With further regard to the Weston exposure meters, that same note says:

After the IV, Weston started to use arbitrary numbers. With the baffle open, the scale is from 0.2 to 50 and with the baffle closed, 25 - 1600.​

I only have the manual for the Weston Master V. I can't relate what I see there with the above. I will work from the manual.

In it, the scale with the baffle open runs up to 10, and with the baffle closed up to 16. Note that I don't say "0-10" or "0-16". There is a "0" at the bottom of both scales, and that is presumably the meter "zero point", but since the scales are logarithmic (more about that in a moment), as far as the units of the scale are concerned, this "meter zero" is actually minus infinity in both cases.
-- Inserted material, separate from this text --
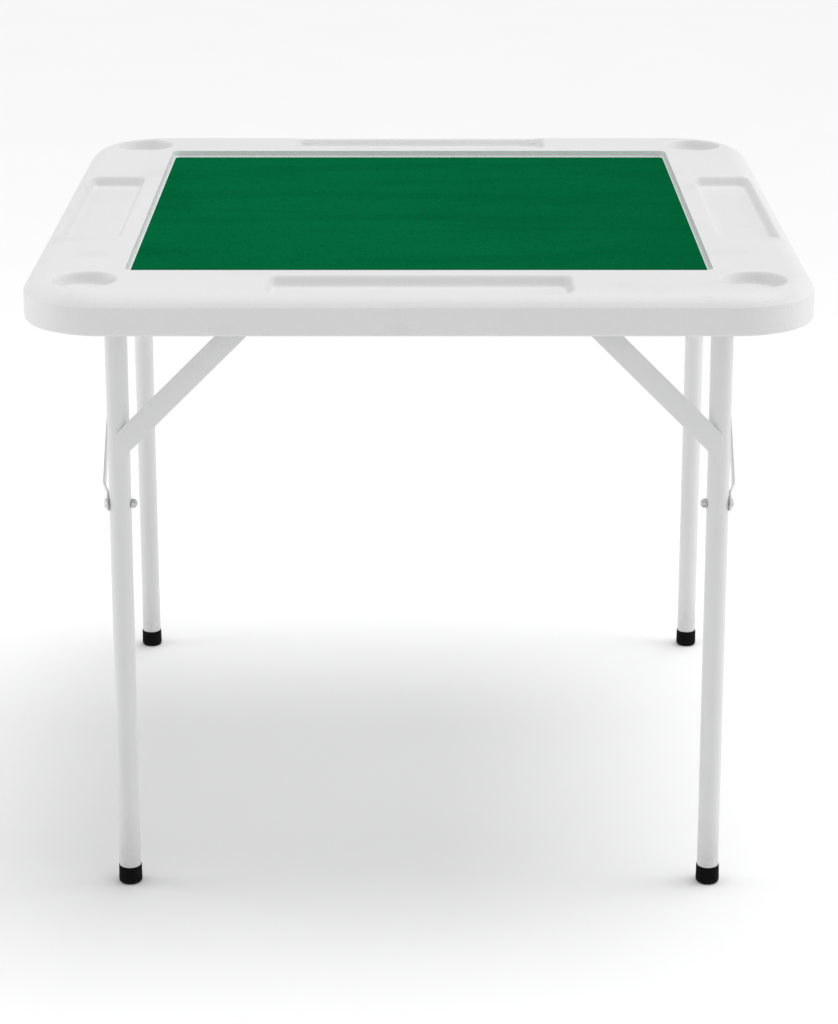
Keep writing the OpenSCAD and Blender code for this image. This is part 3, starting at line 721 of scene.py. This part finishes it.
def hinge(end):
    """Height and distance back of a frame's hinge line."""
    start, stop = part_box(f"{end}_crossbar")
    return (start.y + stop.y) / 2, (start.z + stop.z) / 2


def weld_lines(end):
    """Closed and open lines of points that the weld beads of one frame follow."""
    hinge_y, hinge_z = hinge(end)
    outward = ENDS[end]
    lines = []
    for side, way in SIDES.items():
        ring = []
        for i in range(72):
            turn = math.tau * i / 72
            drop = max(TUBE_R * abs(math.cos(turn)), LEG_STOP) + 0.2 * MM
            x = way * LEG_X[end] + TUBE_R * math.cos(turn)
            y = hinge_y + (TUBE_R - 0.3 * MM) * math.sin(turn)
            ring.append((x, y, hinge_z - drop))
        lines.append((ring, True))
        start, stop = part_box(f"{end}_brace_{side}")
        far_x = max(abs(start.x), abs(stop.x)) * way
        near_x = min(abs(start.x), abs(stop.x)) * way
        face = hinge_y + outward * (TUBE_R + 0.5 * MM)
        cut = BRACE_W * math.sqrt(2)
        low, high = start.z + 1 * MM, start.z + cut - 1 * MM
        lines.append(([(far_x, face, low), (far_x, face, high)], False))
        crown, along = hinge_y + outward * (TUBE_R - 0.7 * MM), stop.z + 0.4 * MM
        lines.append(([(near_x, crown, along), (near_x + way * cut, crown, along)], False))
    return lines


def weld_beads(end):
    """A rippled bead of weld metal along each line."""
    points, edges = [], []
    for line, closed in weld_lines(end):
        first = len(points)
        points += line
        edges += [(first + i, first + i + 1) for i in range(len(line) - 1)]
        edges += [(first + len(line) - 1, first)] if closed else []
    mesh = bpy.data.meshes.new(f"{end}_weld_lines")
    mesh.from_pydata(points, edges, [])
    recipe = Recipe(f"{end}_weld_bead")
    line = recipe.add("GeometryNodeMeshToCurve", {}, {"Mesh": recipe.start})
    sockets = {"Curve": line, "Length": recipe.size("Step", 0.5 * MM)}
    line = recipe.add("GeometryNodeResampleCurve", {"mode": "LENGTH"}, sockets)
    run = recipe.add("GeometryNodeSplineParameter").output("Length")
    ripple = (run / recipe.size("Ripple", 2.1 * MM) * math.tau).math("SINE")
    uneven = {"Vector": recipe.add("GeometryNodeInputPosition"), "Scale": 120.0}
    uneven = recipe.add("ShaderNodeTexNoise", {}, uneven)
    thick = 0.84 + ripple * 0.12 + (uneven - 0.5) * 0.3
    section = {"Resolution": 10, "Radius": recipe.size("Bead radius", BEAD_R)}
    section = recipe.add("GeometryNodeCurvePrimitiveCircle", {}, section)
    line = recipe.add("GeometryNodeSetCurveRadius", {}, {"Curve": line, "Radius": thick})
    sockets = {"Curve": line, "Profile Curve": section, "Fill Caps": True}
    bead = recipe.add("GeometryNodeCurveToMesh", {}, sockets)
    beads = recipe.build(f"{end}_welds", mesh, bead, enamel, 60)
    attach(beads, f"{end}_frame")


for end in ENDS:
    weld_beads(end)
    for side in SIDES:
        flat = f"{end}_brace_{side}"
        eased(f"{end}_flat_brace_{side}", flat, f"{end}_frame", enamel, 0.4 * MM)

# ---------------------------------------------------------------------------------------------
# Foot caps: black rubber cups pushed over the tube ends. They are moulded with a little taper,
# a thin upper lip and a dished sole, and stand flat on the floor.
# ---------------------------------------------------------------------------------------------
CAP_PROFILE = [  # height and radius in millimetres, from the dished sole up and over the lip
    (1.2, 5.0), (0.9, 6.0), (-0.3, 6.6), (-0.3, 10.7), (0.2, 11.8), (1.0, 12.8), (2.0, 13.4),
    (3.2, 13.7), (4.5, 13.75), (8.0, 13.68), (13.0, 13.58), (18.0, 13.5), (20.9, 13.45),
    (21.5, 13.35), (21.85, 13.1), (22.0, 12.8), (21.9, 12.6), (21.4, 12.52), (19.0, 12.5),
]


def black_rubber():
    """Matt black rubber: fine moulded grain, grey bloom, and dust and rub round the sole."""
    f = Finish("black_rubber", {"Specular IOR Level": 0.08})
    bloom = f.noise(70.0, 4.0)
    dust = (1.0 - f.step(f.axis("Z"), 1 * MM, 6 * MM)) * f.step(f.noise(260.0, 4.0), 0.4, 0.7)
    base = f.mix(bloom, (0.002, 0.002, 0.002), (0.006, 0.006, 0.006))
    base = f.mix(dust * 0.3, base, (0.06, 0.057, 0.052))
    height = f.noise(1400.0, 2.0) + f.cells(500.0) * 0.4
    return f.finished(base, 0.66 + bloom * 0.15 + dust * 0.15, height, 0.3, 0.25 * MM)


def foot_cap(end, side, material):
    """One cap in place on its splayed leg, cut level at the floor."""
    hinge_y, hinge_z = hinge(end)
    mesh = turned([(s * MM, r * MM, "round", 1) for s, r in CAP_PROFILE], 64)
    slant = math.tan(SPLAY[end]) * SIDES[side]
    foot_x = LEG_X[end] * SIDES[side] + hinge_z * slant
    for v in mesh.vertices:
        x, y, z = v.co
        v.co = (foot_x + x - z * slant, hinge_y + y, max(0.0, z + x * slant))
    cap = piece(f"{end}_cap_{side}", mesh, material, 40)
    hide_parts(f"{end}_foot_{side}")
    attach(cap, f"{end}_frame")


rubber = black_rubber()
for end in ENDS:
    for side in SIDES:
        foot_cap(end, side, rubber)

# ---------------------------------------------------------------------------------------------
# Strut bolts: a button-head socket bolt goes through each strut and leg, and a domed nut holds
# it on the inner side. Both are zinc-plated steel.
# ---------------------------------------------------------------------------------------------
BOLT_HEAD_R = 6.5 * MM
BOLT_HEAD_H = 3.5 * MM
BOLT_HEAD_EDGE = 0.4 * MM
BOLT_R = 3 * MM
SOCKET_HALF_W = 2 * MM
SOCKET_DEEP = 1.8 * MM
NUT_HALF_W = 5 * MM
NUT_CORNER = 5.75 * MM
NUT_EASED = 5.2 * MM
NUT_H = 4 * MM
NUT_BEVEL = 0.5 * MM
NUT_DOME_R = 4.7 * MM
NUT_DOME_H = 3 * MM


def button_head():
    """The head of a socket bolt, with a little of its shank."""
    rows = [(-1 * MM, BOLT_R, "round", 1), (0, BOLT_R, "round", 1)]
    rows.append((0, BOLT_HEAD_R - 0.3 * MM, "round", 1))
    dome = domed(BOLT_HEAD_R, BOLT_HEAD_H - BOLT_HEAD_EDGE, 10)[:6]
    rows += [(BOLT_HEAD_EDGE + row[0], *row[1:]) for row in dome]
    top = rows[-1][0]
    socket = [(top, SOCKET_HALF_W, "hex", 1), (top - SOCKET_DEEP, SOCKET_HALF_W, "hex", 1)]
    return turned(rows + socket, 60)


def domed_nut():
    """A hexagonal nut with eased corners and a closed dome."""
    rows = [(0, NUT_HALF_W, "hex", NUT_EASED), (NUT_BEVEL, NUT_HALF_W, "hex", NUT_CORNER)]
    rows.append((NUT_H - NUT_BEVEL, NUT_HALF_W, "hex", NUT_CORNER))
    rows.append((NUT_H, NUT_HALF_W, "hex", NUT_EASED))
    dome = domed(NUT_DOME_R, NUT_DOME_H, 8)
    return turned(rows + [(NUT_H + row[0], *row[1:]) for row in dome], 60)


for end in ENDS:
    body = f"{end}_frame"
    start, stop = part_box(f"{end}_bolt_right")
    y, z = (start.y + stop.y) / 2, (start.z + stop.z) / 2
    heads = [(way * (stop.x - BOLT_HEAD_H), y, z) for way in (-1, 1)]
    bolts = fixings(f"{end}_bolts", button_head(), heads, "out", body, zinc, 5)
    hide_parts(f"{end}_bolt_left", f"{end}_bolt_right")
    start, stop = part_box(f"{end}_nut_right")
    y, z = (start.y + stop.y) / 2, (start.z + stop.z) / 2
    seats = [(way * stop.x, y, z) for way in (-1, 1)]
    nuts = fixings(f"{end}_nuts", domed_nut(), seats, "in", body, zinc, 9)
    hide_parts(f"{end}_nut_left", f"{end}_nut_right")

# ---------------------------------------------------------------------------------------------
# Folding struts: two flat links to a leg, cut from 2 mm strip with round ends and powder coated.
# They hinge on a rivet at the elbow. The lower link is joggled so that the two lie side by side.
# ---------------------------------------------------------------------------------------------
for end in ENDS:
    for side in SIDES:
        for half in ("lower", "upper"):
            body = f"{end}_{side}_{half}_strut"
            link = f"{half}_link_{end}_{side}"
            name = f"{half}_strut_{end}_{side}"
            eased(name, link, body, enamel, 0.35 * MM)


def natural_nylon():
    """Unpigmented nylon: milky, a little yellow, with flow marks and rubbed faces."""
    f = Finish("natural_nylon", {"Specular IOR Level": 0.5})
    flow = f.noise(90.0, 4.0, (1.0, 1.0, 0.3))
    base = f.mix(flow, (0.66, 0.65, 0.6), (0.76, 0.75, 0.7))
    return f.finished(base, 0.35 + flow * 0.15, flow + f.noise(900.0) * 0.4, 0.2, 0.2 * MM)


# ---------------------------------------------------------------------------------------------
# Parts that keep their own shape: the tubes, the board, the bushes, rings and rivets. Each takes
# the finish of its material slot.
# ---------------------------------------------------------------------------------------------
finishes = {
    "moulded_plastic": moulded_white,
    "baize": cloth_green,
    "board": board_brown,
    "enamelled_steel": enamel,
    "rubber": rubber,
    "zinc_steel": zinc,
    "nylon": natural_nylon(),
}
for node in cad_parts.values():
    for held in node.material_slots:
        held.material = finishes[held.material.name.split(".")[0]]

# ---------------------------------------------------------------------------------------------
# Studio: a pale seamless floor, an even white sky, a broad sun straight above and a soft box at
# each side.
# ---------------------------------------------------------------------------------------------
FLOOR_HALF = 60

pale = Finish("pale_floor", {"Roughness": 0.9, "Specular IOR Level": 0.1})
paint = pale.mix(pale.noise(3.0), (0.93, 0.93, 0.93), (0.95, 0.95, 0.95))
pale.tree.links.new(paint.socket, pale.shader.inputs["Base Color"])
floor_mesh = bpy.data.meshes.new("floor")
signs = ((-1, -1), (1, -1), (1, 1), (-1, 1))
floor_corners = [(x * FLOOR_HALF, y * FLOOR_HALF, 0) for x, y in signs]
floor_mesh.from_pydata(floor_corners, [], [(0, 1, 2, 3)])
floor_mesh.materials.append(pale.material)
floor = bpy.data.objects.new("floor", floor_mesh)
bpy.context.scene.collection.objects.link(floor)

SKY_STRENGTH = 0.56
world = bpy.data.worlds.new("studio")
bpy.context.scene.world = world
world.use_nodes = True
sky = world.node_tree.nodes["Background"]
sky.inputs["Color"].default_value = (1, 1, 1, 1)
sky.inputs["Strength"].default_value = SKY_STRENGTH


def light(name, kind, place, power, **settings):
    """A lamp at a place, aimed at the middle of the table."""
    lamp = bpy.data.objects.new(name, bpy.data.lights.new(name, kind))
    lamp.location = place
    aim = Vector((0, 0, 0.5)) - Vector(place)
    lamp.rotation_euler = aim.to_track_quat("-Z", "Y").to_euler()
    lamp.data.energy = power
    for setting, value in settings.items():
        setattr(lamp.data, setting, value)
    bpy.context.scene.collection.objects.link(lamp)


light("sun", "SUN", (0.55, 0.35, 3.0), 1.42, angle=math.radians(40))
light("left_box", "AREA", (-3.2, 0.1, 1.3), 20, shape="RECTANGLE", size=1.6, size_y=2.4)
light("right_box", "AREA", (3.2, 0.1, 1.3), 22, shape="RECTANGLE", size=1.6, size_y=2.4)
bpy.context.scene.view_settings.view_transform = "Standard"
As I hinted above, my reverse engineering indicates that this scale is logarithmic in luminance. It seems as if the meter actually reads about Bv +3.8.

What that amounts to in cd/m² depends on the reflected light calibration constant used in this meter, but assuming some nominal value, at the top of the "low" scale (10 units) that is probably 250 cd/m² and at the top of the high scale (16) it is probably about 16,000 cd/m².

Ah - here's the manual for the Weston Master 6.

Yes, its two meter ranges are 0.125-32 and 16-2000.

I'll jump through all the layers of reverse engineering. It seems that the meter indications are probably in candles/ft² (candelas/ft², cd/ft²).

Oh, duh! It says that on the dial!​
Maybe some other model has meter ranges of 0.2-50 and 25-1600.

I'm about Westoned-out for one night.

But thank you for asking.

Best regards,

Doug
 

Doug Kerr

Well-known member
Hi, Duke,

It is in fact the Western Master Universal Exposure meter, Model 715 (ca. 1939) that has meter scales of 25-1600 and 0.2-50!

I have not done any further reverse engineering of that machine.

It uses the exposure index in terms of the "Weston film rating". It works with aperture on the basis of f-number, but the manual gives equivalences for other aperture systems evidently still in use during its era.

The manual is, by the way, quite detailed.